Saberi's plight and American media propaganda

As this article points out US media voluntarily follow a policy of double standards. When other countries especially those not friendly to the US imprison journalists a veritable flood of critical articles rush into the mainstream press. However, when the US imprisons journalists even without trial and even in one case where the person has been cleared by a court in the country the US is occupying there is hardly a peep or protest.
One should not by the way that the US is still after more than a year holding some Iranians (not reporters) who they seized in Iraq. They have not been charged or had any sort of trial. They are just held! Of course Iranians resent this, and with good reason. Imagine if Iran did the same thing!


Glenn Greenwald
Monday May 11, 2009 07:59 EDT
Roxana Saberi's plight and American media propaganda
(updated below - Update II - Update III)
An Iranian appeals court this morning announced that it was reducing the sentence and ordering the immediate release of Iranian-American journalist Roxana Saberi, who was convicted by an Iranian court last month of spying for the U.S. and sentenced to eight years in prison. Saberi's imprisonment in January became a cause célèbre among American journalists, who -- along with the U.S. Government -- rallied to demand her release. Within minutes of the announcement, several of them -- including ABC News' Jake Tapper, Time's Karen Tumulty, The Atlantic's Marc Ambinder -- posted celebratory notices of Saberi's release.
Saberi's release is good news, as her conviction occurred as part of extremely dubious charges and unreliable judicial procedures in Iran. And, as Ambinder suggested, her release most likely is a positive by-product of the commendable (though far from perfect) change in tone towards Iran specifically and the Muslim world generally from the Obama administration. But imprisoning journalists -- without charges or trials of any kind -- was and continues to be a staple of America's "war on terror," and that has provoked virtually no objections from America's journalists who, notably, instead seized on Saberi's plight in Iran to demonstrate their claimed commitment to defending persecuted journalists.

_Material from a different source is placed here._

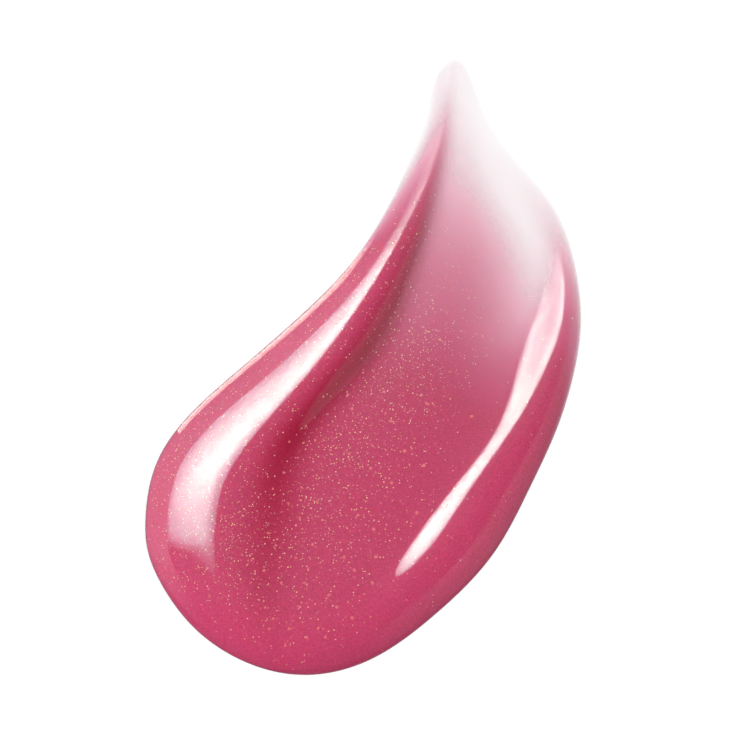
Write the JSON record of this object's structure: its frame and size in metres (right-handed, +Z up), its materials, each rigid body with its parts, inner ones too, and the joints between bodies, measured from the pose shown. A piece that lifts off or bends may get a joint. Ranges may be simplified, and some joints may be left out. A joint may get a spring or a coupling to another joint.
{
  "type": "lip gloss smear",
  "caption": "Comma-shaped smear of clear pink shimmer lip gloss, thick rolled bulb at one end, feathered tail at the other, flat underneath.",
  "frame": {"origin": "centre of the gel's bounding box, on its flat underside", "axes": "+Z up out of the surface that the gel lies on, +Y along the stroke towards its feathered tip, +X to the right of the stroke seen from above"},
  "size_m": [0.0218, 0.0308, 0.0024],
  "materials": {
    "gloss_gel": "wet high gloss, translucent pink with fine pearl shimmer",
    "gold_flake": "cream gold interference flake, satin metallic",
    "pearl_flake": "pink white pearl flake, satin"
  },
  "bodies": {
    "root": {"gloss_gel": "gloss_gel", "gold_flake_01": "gold_flake", "gold_flake_02": "gold_flake", "gold_flake_03": "gold_flake", "gold_flake_04": "gold_flake", "gold_flake_05": "gold_flake", "gold_flake_06": "gold_flake", "gold_flake_07": "gold_flake", "gold_flake_08": "gold_flake", "gold_flake_09": "gold_flake", "gold_flake_10": "gold_flake", "gold_flake_11": "gold_flake", "gold_flake_12": "gold_flake", "gold_flake_13": "gold_flake", "gold_flake_14": "gold_flake", "gold_flake_15": "gold_flake", "gold_flake_16": "gold_flake", "gold_flake_17": "gold_flake", "gold_flake_18": "gold_flake", "gold_flake_19": "gold_flake", "gold_flake_20": "gold_flake", "gold_flake_21": "gold_flake", "gold_flake_22": "gold_flake", "gold_flake_23": "gold_flake", "gold_flake_24": "gold_flake", "gold_flake_25": "gold_flake", "gold_flake_26": "gold_flake", "gold_flake_27": "gold_flake", "gold_flake_28": "gold_flake", "gold_flake_29": "gold_flake", "gold_flake_30": "gold_flake", "gold_flake_31": "gold_flake", "gold_flake_32": "gold_flake", "gold_flake_33": "gold_flake", "gold_flake_34": "gold_flake", "gold_flake_35": "gold_flake", "gold_flake_36": "gold_flake", "pearl_flake_01": "pearl_flake", "pearl_flake_02": "pearl_flake", "pearl_flake_03": "pearl_flake", "pearl_flake_04": "pearl_flake", "pearl_flake_05": "pearl_flake", "pearl_flake_06": "pearl_flake", "pearl_flake_07": "pearl_flake", "pearl_flake_08": "pearl_flake", "pearl_flake_09": "pearl_flake", "pearl_flake_10": "pearl_flake", "pearl_flake_11": "pearl_flake", "pearl_flake_12": "pearl_flake"}
  },
  "joints": []
}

Beginning in 2001, the U.S. held Al Jazeera cameraman Sami al-Haj for six years in Guantanamo with no trial of any kind, and spent most of that time interrogating him not about Terrorism, but about Al Jazeera. For virtually the entire time, the due-process-less, six-year-long imprisonment of this journalist by the U.S. produced almost no coverage -- let alone any outcry -- from America's establishment media, other than some columns by Nicholas Kristof (though, for years, al-Haj's imprisonment was a major media story in the Muslim world). As Kristof noted when al-Haj was finally released in 2007: "there was never any real evidence that Sami was anything but a journalist"; "the interrogators quickly gave up on asking him substantive questions" and "instead, they asked him to spy on Al-Jazeera if he was released;" and "American officials, by imprisoning an Al-Jazeera journalist without charges or meaningful evidence, have done far more to damage American interests in the Muslim world than anything Sami could ever have done."

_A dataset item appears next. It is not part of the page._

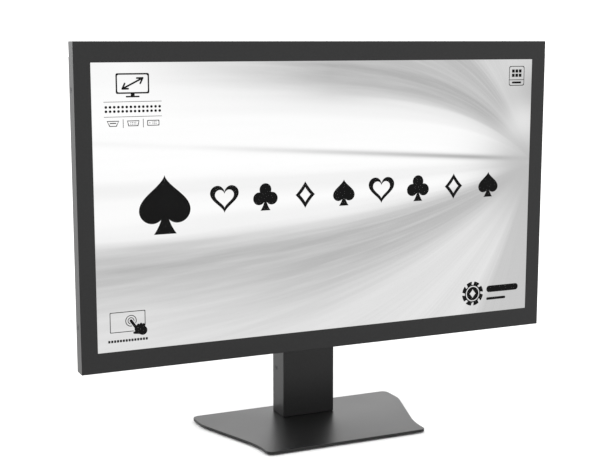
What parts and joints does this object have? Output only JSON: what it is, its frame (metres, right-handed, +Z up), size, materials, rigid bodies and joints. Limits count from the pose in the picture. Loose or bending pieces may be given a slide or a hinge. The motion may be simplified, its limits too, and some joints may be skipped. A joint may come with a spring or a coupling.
{
  "type": "touch screen monitor",
  "caption": "Wide flat touch-screen monitor with a folded-steel frame that tilts on a rectangular column over a wave-sided steel base plate.",
  "frame": {"origin": "on the table, under the centre of the base plate", "axes": "+X to the user's right along the screen's width, +Y to the rear, +Z up"},
  "size_m": [0.543, 0.1482, 0.4205],
  "materials": {
    "black_powder_coat": "satin black powder coat",
    "zinc_steel": "zinc plated",
    "black_screw": "black oxide",
    "black_foam": "closed-cell foam tape",
    "touch_glass": "clear toughened glass",
    "display_cell": "lit picture behind polariser film",
    "black_plastic": "fine moulded texture",
    "white_plastic": "white film",
    "clear_acrylic": "polished acrylic",
    "circuit_board": "green solder mask",
    "flat_cable": "flat ribbon",
    "foot_rubber": "matte rubber",
    "turned_brass": "turned"
  },
  "bodies": {
    "stand": {"base_plate": "black_powder_coat", "column_sleeve": "black_powder_coat", "column_core": "zinc_steel", "column_cap": "black_plastic", "base_screw_left": "zinc_steel", "base_screw_right": "zinc_steel", "sleeve_screw_left": "black_screw", "sleeve_screw_right": "black_screw", "foot_front_left": "foot_rubber", "foot_front_right": "foot_rubber", "foot_rear_left": "foot_rubber", "foot_rear_right": "foot_rubber"},
    "display": {"front_frame": "black_powder_coat", "rear_chassis": "black_powder_coat", "electronics_cover": "black_powder_coat", "tilt_plate": "black_powder_coat", "backlight_tray": "zinc_steel", "tilt_bolt": "zinc_steel", "tilt_nut": "zinc_steel", "usb_socket": "zinc_steel", "hdmi_socket": "zinc_steel", "vga_socket": "zinc_steel", "dvi_socket": "zinc_steel", "mount_screw_1": "zinc_steel", "mount_screw_2": "zinc_steel", "mount_screw_3": "zinc_steel", "mount_screw_4": "zinc_steel", "frame_screw_left_lower": "black_screw", "frame_screw_left_upper": "black_screw", "frame_screw_right_lower": "black_screw", "frame_screw_right_upper": "black_screw", "cover_screw_1": "black_screw", "cover_screw_2": "black_screw", "cover_screw_3": "black_screw", "cover_screw_4": "black_screw", "bezel_gasket": "black_foam", "bonding_gasket": "black_foam", "touch_glass": "touch_glass", "lcd_cell": "display_cell", "panel_frame": "black_plastic", "power_socket": "black_plastic", "audio_socket": "black_plastic", "diffuser_sheets": "white_plastic", "led_strip": "white_plastic", "reflector_sheet": "white_plastic", "light_guide": "clear_acrylic", "main_board": "circuit_board", "led_driver_board": "circuit_board", "touch_controller_board": "circuit_board", "key_board": "circuit_board", "panel_cable": "flat_cable", "touch_cable": "flat_cable", "friction_washer_left": "turned_brass", "friction_washer_right": "turned_brass"},
    "power_key": {"power_button": "black_plastic"},
    "menu_key": {"menu_button": "black_plastic"},
    "plus_key": {"plus_button": "black_plastic"},
    "minus_key": {"minus_button": "black_plastic"},
    "source_key": {"source_button": "black_plastic"}
  },
  "joints": [
    {"name": "tilt", "type": "hinge", "parent": "stand", "child": "display", "pos_m": [0, 0.0428, 0.2569], "axis": [-1, 0, 0], "range_deg": [-4, 20]},
    {"name": "power_press", "type": "slide", "parent": "display", "child": "power_key", "axis": [0, -1, 0], "range_m": [0, 0.0008], "stiffness_N_per_m": 600, "springref_m": -0.0004},
    {"name": "menu_press", "type": "slide", "parent": "display", "child": "menu_key", "axis": [0, -1, 0], "range_m": [0, 0.0008], "stiffness_N_per_m": 600, "springref_m": -0.0004},
    {"name": "plus_press", "type": "slide", "parent": "display", "child": "plus_key", "axis": [0, -1, 0], "range_m": [0, 0.0008], "stiffness_N_per_m": 600, "springref_m": -0.0004},
    {"name": "minus_press", "type": "slide", "parent": "display", "child": "minus_key", "axis": [0, -1, 0], "range_m": [0, 0.0008], "stiffness_N_per_m": 600, "springref_m": -0.0004},
    {"name": "source_press", "type": "slide", "parent": "display", "child": "source_key", "axis": [0, -1, 0], "range_m": [0, 0.0008], "stiffness_N_per_m": 600, "springref_m": -0.0004}
  ]
}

In Iraq, we imprisoned Associated Press photographer Bilal Hussein -- part of AP's Pulitzer Prize-winning war coverage -- for almost two years with no charges of any kind, after Hussein's photographs from the Anbar province directly contradicted Bush administration claims about the state of affairs there. And that behavior was far from aberrational for the U.S., as the Committee to Protect Journalists -- which led the effort to free Saberi -- documented:
Hussein’s detention is not an isolated incident. Over the last three years, dozens of journalists—mostly Iraqis—have been detained by U.S. troops, according to CPJ research. While most have been released after short periods, in at least eight cases documented by CPJ Iraqi journalists have been held by U.S. forces for weeks or months without charge or conviction. In one highly publicized case, Abdul Ameer Younis Hussein, a freelance cameraman working for CBS, was detained after being wounded by U.S. military fire as he filmed clashes in Mosul in northern Iraq on April 5, 2005. U.S. military officials claimed footage in his camera led them to suspect Hussein had prior knowledge of attacks on coalition forces. In April 2006, a year after his arrest, Hussein was freed after an Iraqi criminal court, citing a lack of evidence, acquitted him of collaborating with insurgents.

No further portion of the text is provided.